ドラマの8話では、ついにこれらの三人兄妹が自分の心を振り返り始める姿が描かれた。セヨンは8話「ホテルは私の人生の前提」だったとそれなりの意味を探そうとしたし、セジュンは信じていたキム理事(ソン・ジョンハク)の裏切りをきっかけに自分が家族と違う道を歩くようになった理由について考えてみることになった。セギュも「おばあさんが去った後は楽園グループの次男ではなく、パク・セギュとして生きなければならない」と言い、どう生きるべきか悩み始めた。大変喜ばしい変化だった。
彼らがもう少し激しく省察して悩みながら「本当の人生」に進むことを願う。それで本当の現実の中の私たちにも自分の欲望と感情を覗き込み人生に向き合って悩む「本当の人生」を生きる勇気を吹き込んでほしい。
出典:Ohmy News(http://star.ohmynews.com)
結構長い記事で再翻訳に途中で投げ出したくなったんだけど、深イイ話の内容なので、やっぱりご紹介する事にしました(^^;
管理人も思っていたけど、セジュンは両親の死に執着し過ぎですよね。
ただペ・ヘソンさん演じる家政婦のジョンスクにだけは母親代わりを感じているせいか本心で語りますね。
いつか本当に悲しみに気づいて本音で表現出来る日が来るのを楽しみにしてます。
そしてセギュですが、最初からこの人、心が温かくていい人ですよね。
長男と妹の間に挟まれて、どちらの方も持つことが出来ず、仕方なしに遊び人を演じているセギュだと思います。
やっぱりこの人も本当の意味で独り立ちが必要だと思うので、自身の本当の気持ちを明らかにして本来の人生を歩んで欲しいと思います。
続いてセヨンですが、祖母と両親の願いを自身が守らなきゃって想いが強すぎてホテルを守ることが人生になってますね。
本来は長男のセジュンがその意志を継がなきゃいけないのに…と思っている方は管理人だけではないと思います。

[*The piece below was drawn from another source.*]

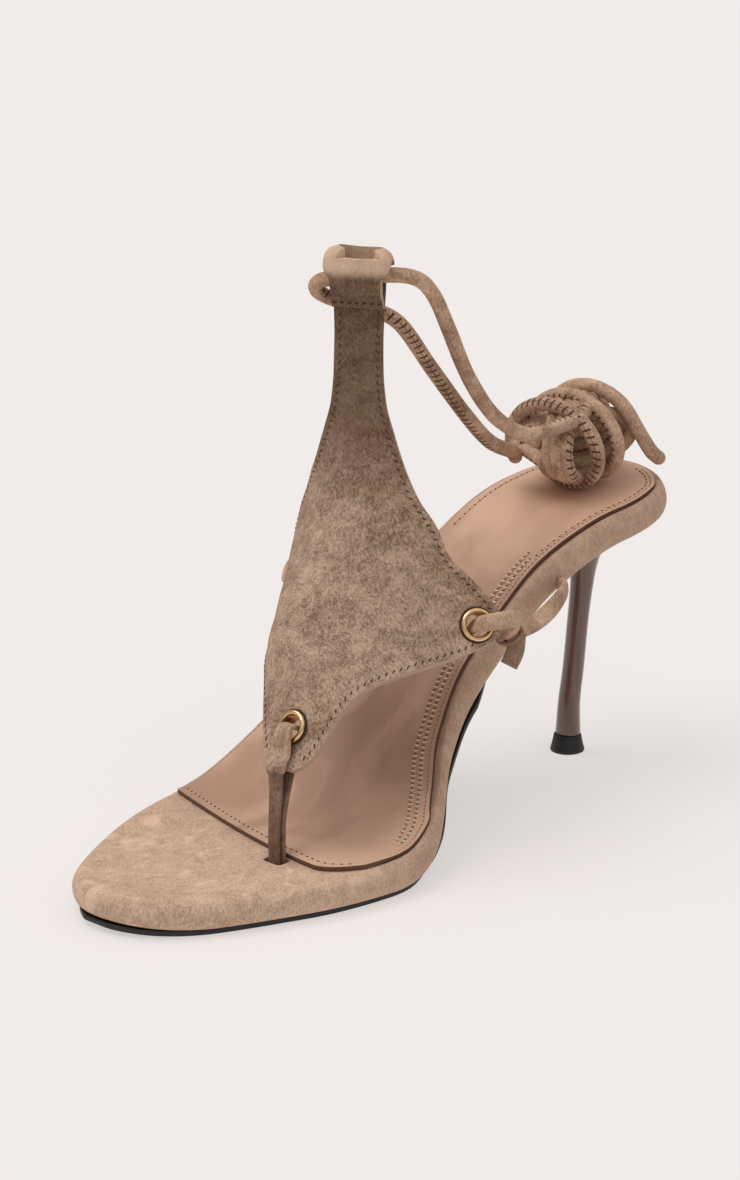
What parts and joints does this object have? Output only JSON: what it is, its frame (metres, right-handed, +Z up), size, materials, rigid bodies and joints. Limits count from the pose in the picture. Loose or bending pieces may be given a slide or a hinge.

でもって、このドラマの一番の愛情に溢れる人はコ・ドゥシムさん演じる祖母のチャ・グムスンですよね。
ホテル売却で長男セジュンと妹セヨンが対峙しても、静かに見守っているだけに見えますが、もしどちらかに強く肩入れしてご自身が裁定したらいけない事をよくご存じです。
多分、セヨンはもちろんですが、セジュンの事を誰よりも考えているんだと感じます。
ここでセジュンを否定したら、セジュンが立ち直れないでしょから…。
セジュンが本当の自分に気づくまで少ない時間を待つおつもりなんでしょう。
そうやって見ていくと、この「カーテンコール」というドラマがやっぱり壮大な人生の物語である反面、各個人に「本当の人生」とはと問いかけられている気がしますね。